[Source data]
■ ■ ■ ■

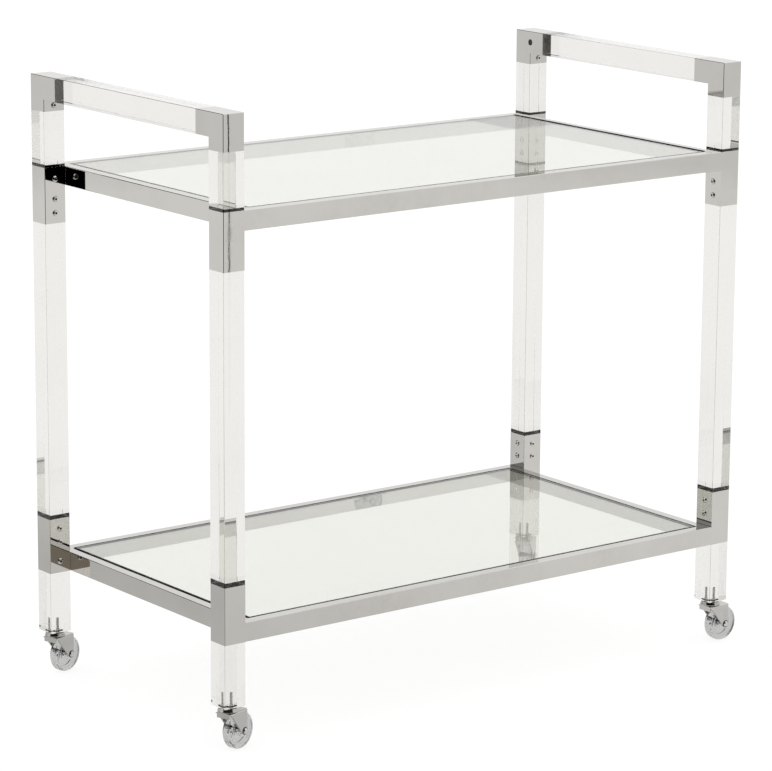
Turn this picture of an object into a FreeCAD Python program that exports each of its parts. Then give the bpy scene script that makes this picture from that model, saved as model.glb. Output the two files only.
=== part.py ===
import FreeCAD, Part
import math
import os

"""Two-shelf bar cart: clear square posts joined by chrome sleeves, glass shelves, four casters.

X runs along the cart, -Y is its front, +Z is up. The origin lies on the floor under the middle
of the four posts. Every piece is one STEP file; all sizes are in millimetres.
"""

# Driving dimensions: posts and heights
BAR = 32.0                  # side of the square acrylic bar and of the chrome round it
CART_LENGTH = 864.0         # over the posts, along X
CART_DEPTH = 448.0          # over the posts, along Y
CASTER_HEIGHT = 63.0        # floor to the underside of a foot
FOOT_CLEAR = 85.0           # acrylic that shows under the lower sleeve
SLEEVE_LENGTH = 76.0
MID_CLEAR = 407.0           # acrylic that shows between the two sleeves
TOP_CLEAR = 75.0            # acrylic that shows between the upper sleeve and the handle bracket
BRACKET_HEIGHT = 48.0
BRACKET_REACH = 60.0        # length of a handle bracket's arm, from the post's outer face
TUBE_WALL = 1.5
EDGE_RADIUS = 0.8           # eased edges of the chrome and the acrylic

# Driving dimensions: tenons and screws
TENON_GAP = 0.2             # between a tenon and the tube round it
MID_TENON = 46.0            # length of a middle post's tenon inside a sleeve
SHORT_TENON = 26.0          # length of a top or foot post's tenon inside a sleeve
BRACKET_TENON = 15.0        # top post's tenon inside the handle bracket
HANDLE_TENON = 40.0         # handle bar's tenon inside the bracket's arm
SCREW_RADIUS = 2.5
SCREW_HOLE_RADIUS = 2.55
SCREW_LENGTH = 10.0
SCREW_HEAD_RADIUS = 4.2
SCREW_HEAD_HEIGHT = 2.3
SCREW_SOCKET_ACROSS = 3.0   # hexagon socket, across the flats
SCREW_SOCKET_DEPTH = 1.3
SLEEVE_SCREWS = (14.0, 33.0, 60.0)   # from the sleeve's end that is away from the shelf
BRACKET_SCREW_DROP = 8.0    # below the underside of the arm
ACCESS_HOLE_RADIUS = 4.6    # hole in the side of two of the brackets

# Driving dimensions: shelves
RAIL_WIDTH = 15.0
RAIL_HEIGHT = 26.0
RAIL_EDGE_RADIUS = 1.0
LEDGE_WIDTH = 7.0
LEDGE_THICKNESS = 2.0
GLASS_THICKNESS = 5.0
GLASS_CORNER_RADIUS = 3.0
GLASS_EDGE_CHAMFER = 0.5
GASKET_WIDTH = 1.5
GASKET_PROUD = 0.4          # how far the gasket stands above the rails

# Driving dimensions: casters
WHEEL_RADIUS = 25.0
WHEEL_WIDTH = 16.0
WHEEL_EDGE_RADIUS = 5.0
WEB_RECESS_DEPTH = 2.5
WEB_RECESS_OUTER = 18.0
HUB_RADIUS = 8.0
HUB_FACE_PROUD = 1.2        # hub face beyond the side of the wheel
AXLE_RADIUS = 3.0
AXLE_HEAD_RADIUS = 4.2
AXLE_HEAD_HEIGHT = 2.0
RUNNING_GAP = 0.05          # radial clearance of the axle and of the king pin
TRAIL = 20.0                # from the swivel axis to the axle
FORK_INNER_WIDTH = 20.0
FORK_SHEET = 2.0
FORK_TOP = 54.5             # height of the fork's top face above the floor
FORK_FRONT = 11.0           # reach of the top plate ahead of the swivel axis
FORK_LEG_FRONT = 10.0       # where a leg's slanted edge starts, ahead of the swivel axis
FORK_TIP_RADIUS = 5.0       # round end of a leg, about the axle
FORK_LIP = 7.0              # depth of the turned-down front edge
LOWER_RACE_RADIUS = 10.0
CUP_RADIUS = 14.0
CUP_EDGE_RADIUS = 2.5
CUP_LIFT = 1.0              # gap between the cup's rim and the fork
BALL_RADIUS = 2.0
BALL_CIRCLE_RADIUS = 7.5
BALL_COUNT = 8
RACE_GAP = 0.3              # between the balls and the turning fork
STUD_RADIUS = 3.0
STUD_LENGTH = 19.0          # inside the foot
SHOULDER_RADIUS = 4.5
SHOULDER_LENGTH = 3.5       # inside the foot
STUD_GAP = 0.1
KING_PIN_HEAD_RADIUS = 5.0
KING_PIN_HEAD_HEIGHT = 2.0
KING_PIN_HEAD_GAP = 0.3     # below the fork's top plate

# Corner name: side along X, side along Y, direction the caster trails in degrees from +X
CORNERS = {
    "front_left": (-1, -1, 18.0),
    "back_left": (-1, 1, 18.0),
    "front_right": (1, -1, 2.0),
    "back_right": (1, 1, 35.0),
}
BRACKETS_WITH_ACCESS_HOLE = ("front_left", "back_right")

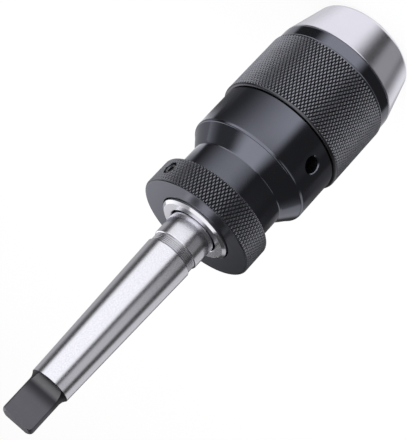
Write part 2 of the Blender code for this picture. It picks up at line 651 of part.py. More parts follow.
def build():
    """Clear the scene and make every piece."""
    for item in list(bpy.data.objects):
        bpy.data.objects.remove(item, do_unlink=True)
    make_nose()
    make_sleeve()
    make_jaw_guide()
    make_jaws()
    make_drive_screw()
    make_hub()
    make_bearing()
    make_rear_body()
    make_collar()
    make_shank()


build()
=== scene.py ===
# Keyless drill chuck on a Morse taper shank, dressed for the studio.
# The construction is loaded as a fixed frame. Every visible piece is then turned, knurled or cut again
# at a fine scale over its own solid, and gets a finish made of shader nodes.

from math import acos, atan2, cos, degrees, pi, radians, sin, sqrt, tan

import bmesh
import bpy
from bpy.props import FloatProperty, FloatVectorProperty, IntProperty, PointerProperty
from mathutils import Matrix, Vector


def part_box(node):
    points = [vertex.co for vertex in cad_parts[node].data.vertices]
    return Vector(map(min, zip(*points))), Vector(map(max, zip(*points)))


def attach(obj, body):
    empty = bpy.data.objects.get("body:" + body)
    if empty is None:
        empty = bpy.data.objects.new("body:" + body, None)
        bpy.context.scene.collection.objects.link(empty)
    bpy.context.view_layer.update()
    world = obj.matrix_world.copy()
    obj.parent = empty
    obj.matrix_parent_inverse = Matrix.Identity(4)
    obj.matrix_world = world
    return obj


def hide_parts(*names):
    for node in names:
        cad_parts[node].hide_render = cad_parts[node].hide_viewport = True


bl_info = {
    "name": "Keyless Drill Chuck",
    "version": (1, 0, 0),
    "blender": (4, 5, 0),
    "location": "View3D > Sidebar > Chuck",
    "description": "Dresses a keyless drill chuck with turned, knurled and ground surfaces",
    "category": "Object",
}

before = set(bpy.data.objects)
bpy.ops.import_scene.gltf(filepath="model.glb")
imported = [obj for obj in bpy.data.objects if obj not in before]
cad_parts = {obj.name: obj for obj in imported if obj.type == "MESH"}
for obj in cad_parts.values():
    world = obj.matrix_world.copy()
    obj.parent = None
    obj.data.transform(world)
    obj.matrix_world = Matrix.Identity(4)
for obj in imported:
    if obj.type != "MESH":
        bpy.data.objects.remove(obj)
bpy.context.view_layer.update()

MM = 0.001

# Sizes that two or more pieces share, as the construction has them.
HUB_RADIUS = 18.99 * MM
NECK_INSET = 3.75 * MM
RUNNING_GAP = 0.3 * MM
JAW_LEAN = 17.0
MORSE_RUN = 40.04
TANG_LENGTH = 16.0 * MM
TANG_TURN = 7.0
SCREW_RADIUS = 2.3 * MM
SCREW_HOLE = 2.6 * MM
SPANNER_HOLE = 3.0 * MM
SPANNER_TURN = -128.0


def top_of(name):
    """Height of a solid's upper end."""
    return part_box(name)[1].z


def foot_of(name):
    """Height of a solid's lower end."""
    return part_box(name)[0].z


def radius_of(name):
    """Outer radius of a turned solid."""
    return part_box(name)[1].x


class ChuckSizes(bpy.types.PropertyGroup):
    """Sizes of the fine surface, which the construction leaves plain."""

    knurl_count: IntProperty(
        name="Sleeve knurl count", description="Diamonds round the sleeve", default=112,
    )
    collar_knurl_count: IntProperty(
        name="Collar knurl count", description="Diamonds round the rear collar", default=102,
    )
    knurl_pitch: FloatProperty(
        name="Knurl pitch", description="Length of one diamond along the axis",
        default=2.4 * MM, unit="LENGTH",
    )
    knurl_depth: FloatProperty(
        name="Knurl depth", description="Depth of the grooves between the diamonds",
        default=0.42 * MM, unit="LENGTH",
    )
    thread_pitch: FloatProperty(
        name="Feed thread pitch", description="Distance between neighbouring ridges of the two-start thread",
        default=3.0 * MM, unit="LENGTH",
    )
    groove_rings: IntProperty(
        name="Groove rings", description="Fine turned rings in the groove below the Morse taper",
        default=5,
    )


class ChuckColours(bpy.types.PropertyGroup):
    """Colours of the chuck's finishes."""

    nose: FloatVectorProperty(
        name="Nose", description="Satin steel of the nose cone", subtype="COLOR", size=3,
        default=(0.76, 0.75, 0.81),
    )
    ground: FloatVectorProperty(
        name="Ground steel", description="Polished shank and hub ring", subtype="COLOR", size=3,
        default=(0.88, 0.875, 0.92),
    )
    black: FloatVectorProperty(
        name="Blackened steel", description="Polished black body", subtype="COLOR", size=3,
        default=(0.177, 0.183, 0.216),
    )
    knurl: FloatVectorProperty(
        name="Knurled steel", description="Blackened knurl of sleeve and collar", subtype="COLOR", size=3,
        default=(0.165, 0.167, 0.182),
    )
    hardened: FloatVectorProperty(
        name="Hardened steel", description="Jaws, guide and drive screw", subtype="COLOR", size=3,
        default=(0.42, 0.41, 0.42),
    )


class StudioSizes(bpy.types.PropertyGroup):
    """Camera and stage, measured from the photograph."""

    camera_distance: FloatProperty(
        name="Camera distance", description="Distance from the chuck's axis to the camera",
        default=453.42 * MM, unit="LENGTH",
    )
    camera_height: FloatProperty(
        name="Camera height", description="Height of the camera above the nose's face",
        default=273.19 * MM, unit="LENGTH",
    )
    target_height: FloatProperty(
        name="Target height", description="Height on the axis that the camera looks at",
        default=92.87 * MM, unit="LENGTH",
    )
    target_side: FloatProperty(
        name="Target offset", description="Sideways offset of the point the camera looks at",
        default=-0.17 * MM, unit="LENGTH",
    )
    camera_roll: FloatProperty(
        name="Camera roll", description="Turn of the camera about its own view",
        default=radians(-137.293), subtype="ANGLE",
    )
    focal_px: FloatProperty(
        name="Focal length in pixels", description="Focal length in pixels of the 407 by 440 photograph",
        default=1424.9,
    )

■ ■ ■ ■

→ EXERCISE:
Start at the line with "imported = [obj", stop at the line with "return part_box(name)[1].x", and return every line in that stretch exactly, those two included.

→ WORKED ANSWER:
imported = [obj for obj in bpy.data.objects if obj not in before]
cad_parts = {obj.name: obj for obj in imported if obj.type == "MESH"}
for obj in cad_parts.values():
    world = obj.matrix_world.copy()
    obj.parent = None
    obj.data.transform(world)
    obj.matrix_world = Matrix.Identity(4)
for obj in imported:
    if obj.type != "MESH":
        bpy.data.objects.remove(obj)
bpy.context.view_layer.update()

MM = 0.001

# Sizes that two or more pieces share, as the construction has them.
HUB_RADIUS = 18.99 * MM
NECK_INSET = 3.75 * MM
RUNNING_GAP = 0.3 * MM
JAW_LEAN = 17.0
MORSE_RUN = 40.04
TANG_LENGTH = 16.0 * MM
TANG_TURN = 7.0
SCREW_RADIUS = 2.3 * MM
SCREW_HOLE = 2.6 * MM
SPANNER_HOLE = 3.0 * MM
SPANNER_TURN = -128.0


def top_of(name):
    """Height of a solid's upper end."""
    return part_box(name)[1].z


def foot_of(name):
    """Height of a solid's lower end."""
    return part_box(name)[0].z


def radius_of(name):
    """Outer radius of a turned solid."""
    return part_box(name)[1].x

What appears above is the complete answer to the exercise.